Si nuestro país puede sentirse orgulloso de algo es de haber generado una organismo como la Institución Libre de Enseñanza. Si puede sentirse avergonzado de algo es de haberla relegado a la desaparición. Llevamos décadas sometiendo a la lectura y la escritura a verdaderas campañas de desprestigio, abandono y vaciamiento de recursos en la enseñanza y el ámbito público. Si no se forman lectores ni se fomenta y se sitúan la lectura y la escritura como materias cuando menos tan básicas como el manejo de un dispositivo telefónico, si no se acomete una campaña de reconstrucción del lugar del libro y la forma de cultura democrática y solidaria que de él surge, cualquier otra acción será página mojada. Prestigiar las actividades lectora y comprensiva y acercar a las autoras y autores al alumnado es la base de cualquier política institucional. Ser una persona culta no debería ser considerado entre gran parte de nuestros jóvenes una extravagancia, una rareza o una antigualla, sino que debería ser una aspiración no menor en ningún caso a la aspiración de sobresalir en el deporte o en cualquier otra habilidad social. Ser una persona inculta no puede ser una opción en un país desarrollado y democrático.

«Un libro es una prenda de abrigo», Francisca Aguirre

Y no es menos clamorosamente vergonzoso que la presencia del libro y de los intelectuales en los medios audiovisuales públicos sea nula o irrelevante, reiterada y perversamente relegada a los espacios dedicados al «entretenimiento», mientras se somete a la ciudadanía a, al menos, una hora diaria de información sobre los avatares de la prensa del corazón. El libro es una prenda de abrigo, sí, ayuda a la conciencia a no estar en la intemperie y la desprotección. Pero mientras la alta costura, la alta cocina y los deportes de élite se pasean holgadamente por les espacios públicos de comunicación, la cultura escrita carece de un solo espacio en horario de audiencia apreciable dedicado a su difusión. Y muy difícil le resultará a la ciudadanía entender que la tarea de los y las escritoras e intelectuales tenga algún sentido o interés si se los expulsa ostensible y ofensivamente de esos espacios públicos.

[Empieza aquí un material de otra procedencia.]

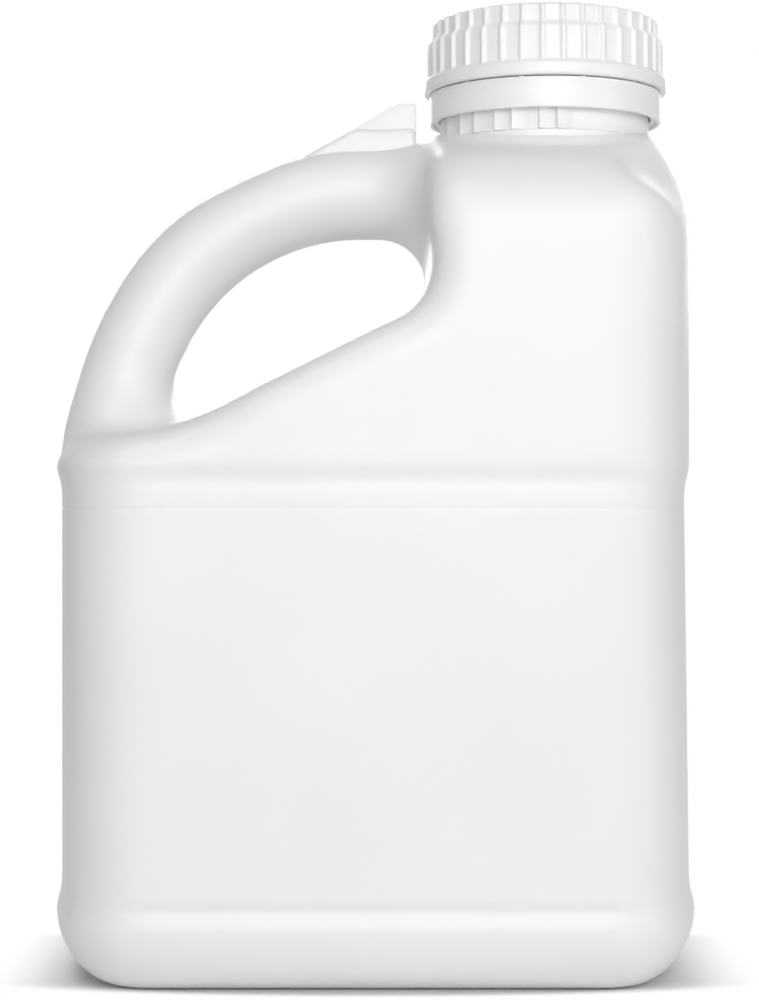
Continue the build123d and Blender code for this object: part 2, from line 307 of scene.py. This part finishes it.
# Where the blown form leaves the solids' plain one; a pair is where a change starts and where it is full
warpLook = {
    "rightDrawIn": (0.3, 1.8, 2.0),  # right wall: above the foot, under the shoulder, beside the neck
    "rightWall": (62, 88),
    "rightRise": (20, 140),
    "rightTop": (140, 152),
    "crownDrop": 6.2,                # the crown falls to the front and back
    "crownHalfDepth": 44,
    "crownHeights": (195, 246),
    "crownAcross": (4, 22),
    "panelPush": 0.9,                # front and back panels stand nearly flush
    "panelFoot": (24, 27),
    "panelTop": (139, 145),
    "panelSide": (58, 86),
    "panelFace": (40, 56),
    "gapEnd": (12.5, 203, 8.0),      # finger gap beside the upright wall: across, up, spread
    "gapEndMove": 1.5,
    "handleBack": (-42, 236, 15.0),
    "handleBackMove": (0.75, -0.85),
    "padRise": 0.7,                  # raised ring on the crown round the neck
    "padRadius": (32.6, 34.4),
    "padHeights": (225, 235),
}

# Top of the handle without its fin: an arch, then a flare up to the neck
handleTop = {
    "archMiddle": (-5, 158.2),
    "archRadius": 84.0,
    "flareAcross": (-5, 3, 7, 11, 14.5),
    "flareHeights": (242.2, 242.35, 242.85, 244.05, 245.15),
    "halfThickness": 13.25,
    "halfDepth": 14.5,
    "finHalf": 5.2,
    "finAcross": (-42, 13.5),
}

# Where the moulding flows from form to form
blendPlaces = {
    "rootAcross": (30, 44),          # to the left of the middle
    "rootFoot": (148, 153),
    "rootTop": (172, 184),
    "upright": (16, 13),             # middle and spread across
    "uprightFoot": (182, 194),
    "shoulderAcross": (52, 66),
    "shoulderFoot": (192, 208),
    "shoulderTop": (240, 243),
}


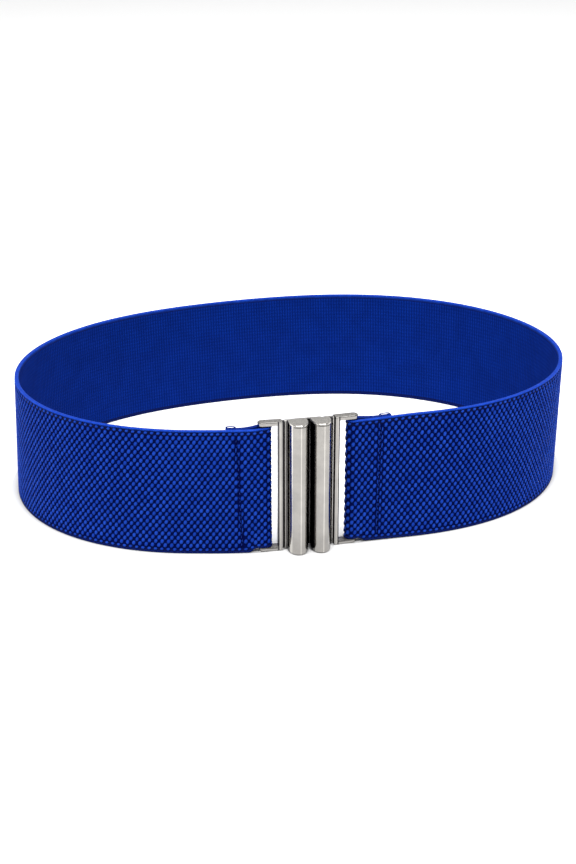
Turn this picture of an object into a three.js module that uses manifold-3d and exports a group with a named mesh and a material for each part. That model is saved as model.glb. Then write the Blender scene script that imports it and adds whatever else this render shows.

«Escamas litográficas», llamaba Baudelaire al dinero

Un libro es probablemente uno de los objetos más solidarios y democráticos que ha inventado la humanidad: mantiene su aura a pesar de su infinita reproductibilidad, se puede poseer, prestar, regalar, tiene el mismo valor usado que sin usar y, como decía Juan Carlos Mestre, «lleva a la gente allí a donde la gente quiere llevar su vida». Pero su carácter solidario no lo sostiene en el aire. Tan insidioso es confundir cultura con entretenimiento como lo es confundir recursos con dinero. El Estado no «regala» dinero a la sanidad o a la enseñanza sino que «dota» de recursos ámbitos que considera constitucionalmente irrenunciables. ¿Acaso una ciudadanía culta no es igualmente irrenunciable? La buena disposición y generosidad de los trabajadores de la cultura del libro no pueden ser moneda de cambio en la articulación de programas públicos, ni se puede chantajear a sus trabajadores bajo el paraguas del compromiso o la solidaridad. El ámbito público no puede ni debe fomentar la creación de fortunas privadas con dinero público, pero tampoco puede ni debe infrapagar o no pagar a sus trabajadores. La cultura del libro no puede estar sometida a los precios de mercado, como no lo están la sanidad, la educación, la fiscalía o los cuerpos de seguridad del Estado. Tampoco puede articularse en torno a prácticas de voluntariado asistencial.

Atravesamos páginas difíciles, vendrán páginas de aún más difícil lectura, pero creo con una fe nada ciega que es la cultura del libro, la cultura de la memoria hacia un porvenir más justo, quien puede ayudarnos a realizar el viaje hacia ese lugar cívico y democrático mínimamente digno. Podemos y debemos pedirle a las instancias públicas que, ahora más que nunca, dejen de arrojarnos a la intemperie, y podemos ofrecer, en la reconstrucción de la vida civil y cultural de este país, lo que hemos ofrecido siempre: el incómodo lugar de reclamar para la ciudadanía al menos medio pan y un libro.